What you have to do:
In the listing below, find the line containing "base_front_rail();" and the line containing "imported = [obj". Repeat exactly those two lines and every line between them, nothing more.

━━━━━ Information provided

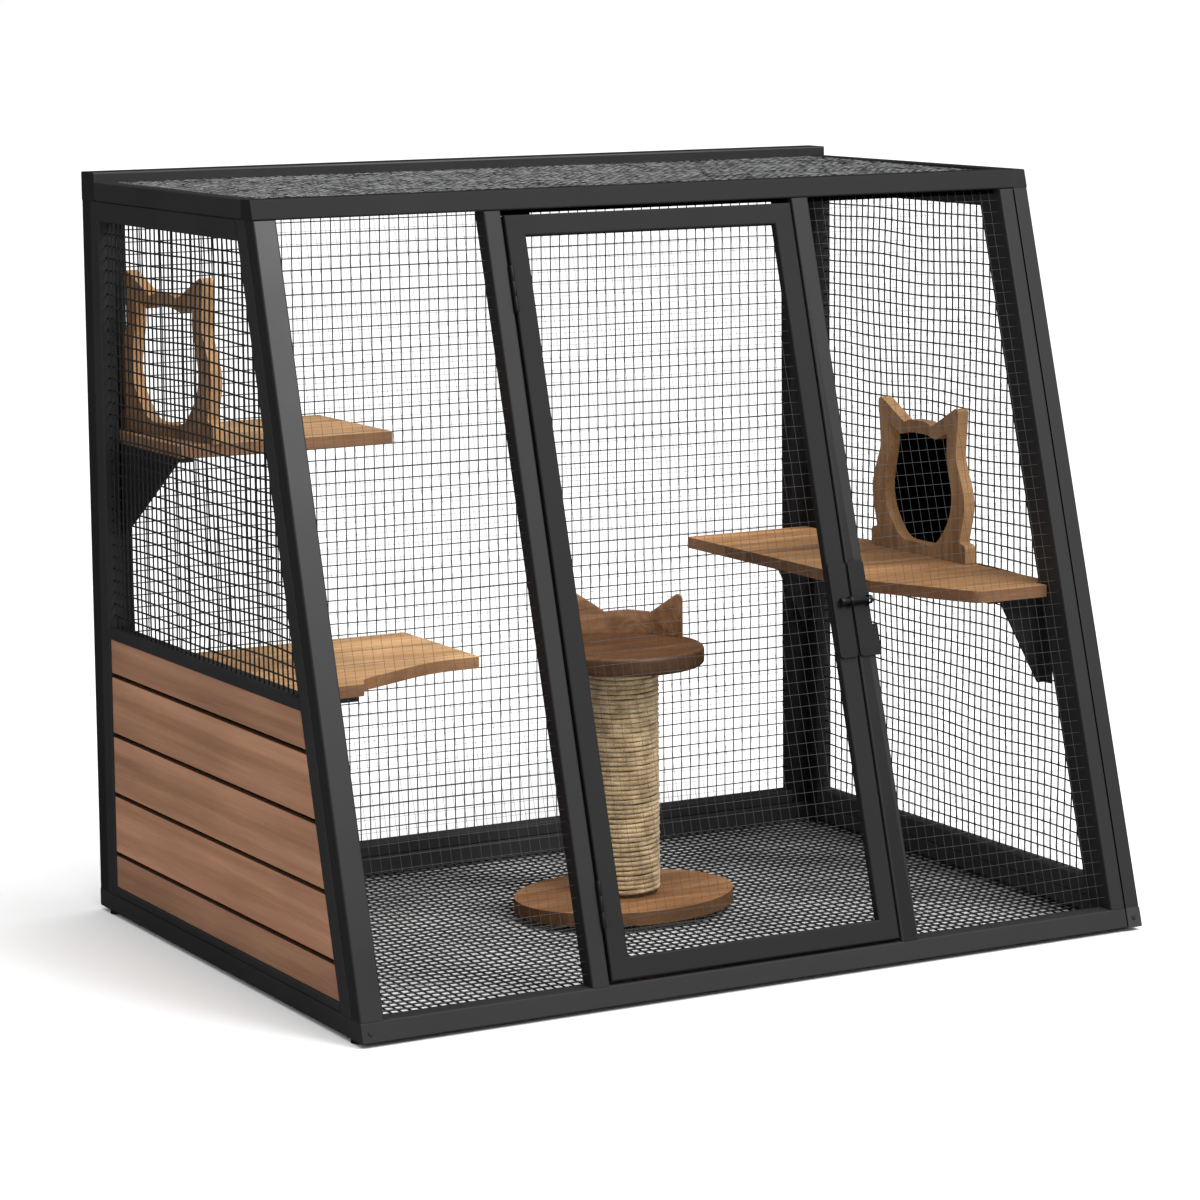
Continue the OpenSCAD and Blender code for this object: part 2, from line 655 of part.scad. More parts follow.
right_hoop_y = rear_y - right_hoop_gap - hoop_half;
module upper_hoop() color(board_colour)
    in_cage(side_t + upper_hoop_x + hoop_t / 2, upper_hoop_y, upper_shelf_z)
        rotate([0, 0, upper_hoop_turn]) translate([-hoop_t / 2, 0, 0]) cat_head(hoop_t);
module right_hoop() color(board_colour)
    in_cage(right_x - hoop_t, right_hoop_y, right_shelf_z) cat_head(hoop_t);

// Dark board that closes the right hoop from behind
backing_margin = 14;
module hoop_backing() color("black")
    in_cage(right_x, right_hoop_y, right_shelf_z) rotate([90, 0, 90]) linear_extrude(backing_t)
        polygon(outline([for (p = mirrored(hoop_inner))
            [p.x + sign(p.x) * backing_margin,
             p.y + (p.y < hoop_foot_h ? -1 : 1) * backing_margin, p.z]]));

// Bracket: a web under a shelf with a flange along the arm and one on the wall
// It reaches along +X from the wall and hangs below Z = 0
module bracket(reach, shoulder, toe, drop) {
    rotate([90, 0, 0]) linear_extrude(bracket_t) polygon([[0, 0], [0, -drop], toe,
        [shoulder, -flange_t], [reach, -flange_t], [reach, 0]]);
    translate([0, -flange_w, -flange_t]) cube([reach, flange_w, flange_t]);
    translate([0, -flange_w, -drop]) cube([flange_t / 2, flange_w, drop]);
}
upper_bracket_reach = 360;
upper_bracket_drop = 224;
upper_shoulder = 20;
upper_toe = [60, -187];
lower_bracket_reach = 326;
right_bracket_reach = 163;
right_bracket_gap = 2;
right_toe_w = 20;
small_bracket_drop = 195;
small_shoulder = 44;
small_toe_w = 40;
module small_bracket(reach, toe_w)
    bracket(reach, reach - small_shoulder, [toe_w, -small_bracket_drop], small_bracket_drop);
module left_brackets() color(fitting_colour) {
    in_cage(side_t + flange_t / 2, rear_y, upper_shelf_z - shelf_t) rotate([0, 0, -90]) mirror([0, 1, 0])
        bracket(upper_bracket_reach, upper_bracket_reach - upper_shoulder, upper_toe, upper_bracket_drop);
    for (y = [rear_y - lower_shelf_d + flange_w, side_stile_y])
        in_cage(slat_recess + slat_t, y, lower_shelf_z - shelf_t) small_bracket(lower_bracket_reach, small_toe_w);
}
right_bracket_y = behind_y(right_post_d, right_shelf_z - shelf_t) + right_bracket_gap + flange_w;
module right_brackets() color(fitting_colour)
    for (y = [right_bracket_y, rear_y - flange_w / 2])
        in_cage(right_x, y, right_shelf_z - shelf_t) mirror([1, 0, 0])
            small_bracket(right_bracket_reach, right_toe_w);

// Scratching post on the floor mesh
post_base_z = level_mesh_recess + mesh_t;
column_z = post_base_z + post_base_t;
platform_z = column_z + column_h;
module at_post(z) in_cage(post_x, post_y, z) children();
oval_points = 60;
platform_edge_r = 10;
module post_base() color(post_colour)
    at_post(post_base_z) linear_extrude(post_base_t)
        polygon(oval(post_base_w / 2, post_base_d / 2, oval_points));
module post_platform() color(post_colour)
    at_post(platform_z) rotate_extrude() polygon(outline([[0, 0, 0], [platform_r, 0, platform_edge_r],
        [platform_r, platform_t, platform_edge_r], [0, platform_t, 0]]));

// Backrest: part of a ring near the platform's rim, cut to two ears seen from its middle
backrest_inset = 5;
backrest_out = platform_r - backrest_inset;
backrest_half = 122;
backrest_mid_h = 52;
backrest_dip = 7;
backrest_notch = 50;
backrest_ear_r = 10;
module post_backrest() color(post_colour)
    at_post(platform_z + platform_t) rotate([0, 0, backrest_turn - 90]) intersection() {
        difference() {
            cylinder(r = backrest_out, h = backrest_h);
            translate([0, 0, -over]) cylinder(r = backrest_out - backrest_t, h = backrest_h + 2 * over);
        }
        translate([0, backrest_out + over, 0]) rotate([90, 0, 0]) linear_extrude(backrest_out)
            polygon(outline([[-backrest_half, 0, 0], [backrest_half, 0, 0],
                [backrest_half, backrest_h, backrest_ear_r],
                [backrest_notch, backrest_mid_h - backrest_dip, 3], [0, backrest_mid_h, 300],
                [-backrest_notch, backrest_mid_h - backrest_dip, 3],
                [-backrest_half, backrest_h, backrest_ear_r]]));
    }

// Winding: one rope climbs the core in even turns, with an upright end on each board
rope_rings = 16;
rope_sides = 6;
rope_axis_r = column_r - rope_r;
rope_bend_r = 16;
core_clear = 0.3;
core_r = (rope_axis_r - rope_r) * cos(180 / rope_rings) - core_clear;
rope_rise = atan(rope_pitch / (2 * PI * rope_axis_r));
bend_top = 2 * rope_r + rope_bend_r * cos(rope_rise);
bend_s = rope_bend_r * (1 - sin(rope_rise));
wound_s = (column_h - 2 * bend_top) / tan(rope_rise);
rope_s = wound_s + 2 * bend_s;
bend_rings = 4;
wound_rings = round(rope_rings * wound_s / (2 * PI * rope_axis_r));
// Route on the unrolled column: distance round the column, height
rope_start = [[0, 0], for (k = [0:bend_rings - 1])
    let(a = 180 - k * (90 - rope_rise) / bend_rings)
    [rope_bend_r * (1 + cos(a)), 2 * rope_r + rope_bend_r * sin(a)]];
rope_wound = [for (k = [0:wound_rings])
    [bend_s + k * wound_s / wound_rings, bend_top + k * (column_h - 2 * bend_top) / wound_rings]];
rope_end = [for (k = [len(rope_start) - 1:-1:0]) [rope_s, column_h] - rope_start[k]];
rope_route = concat(rope_start, rope_wound, rope_end);
function on_column(p) =
    let(a = p.x / rope_axis_r * 180 / PI)
    [rope_axis_r * cos(a), rope_axis_r * sin(a), p.y];
rope_centres = [for (p = rope_route) on_column(p)];
rope_n = len(rope_centres);
function rope_heading(i) =
    i == 0 || i == rope_n - 1 ? [0, 0, 1] : unit(rope_centres[i + 1] - rope_centres[i - 1]);
rope_points = [for (i = [0:rope_n - 1])
    let(c = rope_centres[i], out = unit([c.x, c.y, 0]), side = cross(rope_heading(i), out))
    for (k = [0:rope_sides - 1])
        c + rope_r * (cos(360 * k / rope_sides) * out + sin(360 * k / rope_sides) * side)];
rope_faces = concat(
    [for (k = [1:rope_sides - 2]) [0, k + 1, k]],
    [for (i = [0:rope_n - 2], k = [0:rope_sides - 1])
        let(a = i * rope_sides + k, b = i * rope_sides + (k + 1) % rope_sides)
        each [[a, b, b + rope_sides], [a, b + rope_sides, a + rope_sides]]],
    [for (k = [1:rope_sides - 2]) (rope_n - 1) * rope_sides * [1, 1, 1] + [0, k, k + 1]]);
module sisal_rope() color(sisal_colour) at_post(column_z) polyhedron(rope_points, rope_faces);
module post_core() color(post_colour) at_post(column_z) cylinder(r = core_r, h = column_h);

// Least gap between the rope and its own next turn, measured on its points
function ring(i) = [for (k = [0:rope_sides - 1]) rope_points[i * rope_sides + k]];
ring_search = 4;
rope_gap = min([for (i = [0:rope_n - rope_rings + ring_search - 1])
    for (j = [i + rope_rings - ring_search:min(rope_n - 1, i + rope_rings + ring_search)])
        min([for (p = ring(i), q = ring(j)) norm(p - q)])]);
echo(rope_turns = rope_s / (2 * PI * rope_axis_r), rope_gap = rope_gap);

// Round feet under the side rails, near the four corners
module feet() color(fitting_colour)
    for (x = [side_t / 2, cage_w - side_t / 2], y = [foot_inset, base_d - foot_inset])
        in_cage(x, y, -foot_h) cylinder(r = foot_r, h = foot_h);

// Button-headed bolts into the base's side rails, on the sloping face of the front
bolt_head_r = 6;
bolt_head_top_r = 3.6;
bolt_head_h = 3;
module frame_bolts() color(fitting_colour)
    for (u = [side_t / 2, cage_w - side_t / 2])
        in_front(u, 0, base_v / 2) rotate([90, 0, 0])
            cylinder(r1 = bolt_head_r, r2 = bolt_head_top_r, h = bolt_head_h);

base_front_rail();
base_left_rail();
base_right_rail();
base_rear_rail();
roof_front_rail();
roof_left_rail();
roof_right_rail();
ridge_rail();
ridge_plug();
left_corner_post();
hinge_jamb();
latch_jamb();
right_corner_post();
left_front_stile();
left_rear_stile();
left_top_rail();
left_mid_rail();
left_bottom_rail();
right_front_stile();
right_rear_stile();
right_top_rail();
right_bottom_rail();
rear_left_stile();
rear_right_stile();
rear_top_rail();
rear_bottom_rail();
side_slats();
left_mesh();
right_mesh();
rear_mesh();
roof_mesh();
floor_mesh();
front_left_mesh();
front_right_mesh();
upper_shelf();
lower_shelf();
right_shelf();
upper_hoop();
right_hoop();
hoop_backing();
left_brackets();
right_brackets();
post_base();
post_core();
sisal_rope();
post_platform();
post_backrest();
feet();
frame_bolts();
jamb_hinge_leaves();
hinge_pins();
jamb_plate();
door_hinge_stile();
door_latch_stile();
door_top_rail();
door_bottom_rail();
door_mesh();
door_hinge_leaves();
latch_plate();
latch_bolt();
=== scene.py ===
import json
import math

import bpy
from mathutils import Matrix, Vector


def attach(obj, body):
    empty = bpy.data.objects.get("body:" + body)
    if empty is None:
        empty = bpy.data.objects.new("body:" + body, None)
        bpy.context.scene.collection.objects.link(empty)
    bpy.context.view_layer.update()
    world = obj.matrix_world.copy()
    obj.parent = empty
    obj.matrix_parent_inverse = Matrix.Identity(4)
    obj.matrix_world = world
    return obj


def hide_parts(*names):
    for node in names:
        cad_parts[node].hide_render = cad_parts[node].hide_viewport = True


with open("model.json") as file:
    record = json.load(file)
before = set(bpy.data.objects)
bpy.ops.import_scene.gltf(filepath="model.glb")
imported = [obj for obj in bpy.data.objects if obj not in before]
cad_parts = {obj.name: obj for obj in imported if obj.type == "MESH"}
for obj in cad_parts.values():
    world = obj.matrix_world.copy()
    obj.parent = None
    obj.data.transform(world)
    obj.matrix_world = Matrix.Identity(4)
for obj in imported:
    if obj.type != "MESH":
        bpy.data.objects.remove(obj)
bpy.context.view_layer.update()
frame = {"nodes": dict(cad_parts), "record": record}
nodes = frame["nodes"]
print("frame loaded:", len(nodes), "nodes")

mmPerMetre = 1000

# the cage's main sizes in millimetres; the front leans back from the base to the shallower roof
cageSize = {
    "width": 1800,
    "baseDepth": 1310,
    "roofDepth": 870,
    "height": 1560,
    "foot": 8,
}
leanAngle = math.atan2(cageSize["baseDepth"] - cageSize["roofDepth"], cageSize["height"])
leanSine = math.sin(leanAngle)
leanCosine = math.cos(leanAngle)
leanSlope = math.tan(leanAngle)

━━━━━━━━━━

The result:
base_front_rail();
base_left_rail();
base_right_rail();
base_rear_rail();
roof_front_rail();
roof_left_rail();
roof_right_rail();
ridge_rail();
ridge_plug();
left_corner_post();
hinge_jamb();
latch_jamb();
right_corner_post();
left_front_stile();
left_rear_stile();
left_top_rail();
left_mid_rail();
left_bottom_rail();
right_front_stile();
right_rear_stile();
right_top_rail();
right_bottom_rail();
rear_left_stile();
rear_right_stile();
rear_top_rail();
rear_bottom_rail();
side_slats();
left_mesh();
right_mesh();
rear_mesh();
roof_mesh();
floor_mesh();
front_left_mesh();
front_right_mesh();
upper_shelf();
lower_shelf();
right_shelf();
upper_hoop();
right_hoop();
hoop_backing();
left_brackets();
right_brackets();
post_base();
post_core();
sisal_rope();
post_platform();
post_backrest();
feet();
frame_bolts();
jamb_hinge_leaves();
hinge_pins();
jamb_plate();
door_hinge_stile();
door_latch_stile();
door_top_rail();
door_bottom_rail();
door_mesh();
door_hinge_leaves();
latch_plate();
latch_bolt();
=== scene.py ===
import json
import math

import bpy
from mathutils import Matrix, Vector


def attach(obj, body):
    empty = bpy.data.objects.get("body:" + body)
    if empty is None:
        empty = bpy.data.objects.new("body:" + body, None)
        bpy.context.scene.collection.objects.link(empty)
    bpy.context.view_layer.update()
    world = obj.matrix_world.copy()
    obj.parent = empty
    obj.matrix_parent_inverse = Matrix.Identity(4)
    obj.matrix_world = world
    return obj


def hide_parts(*names):
    for node in names:
        cad_parts[node].hide_render = cad_parts[node].hide_viewport = True


with open("model.json") as file:
    record = json.load(file)
before = set(bpy.data.objects)
bpy.ops.import_scene.gltf(filepath="model.glb")
imported = [obj for obj in bpy.data.objects if obj not in before]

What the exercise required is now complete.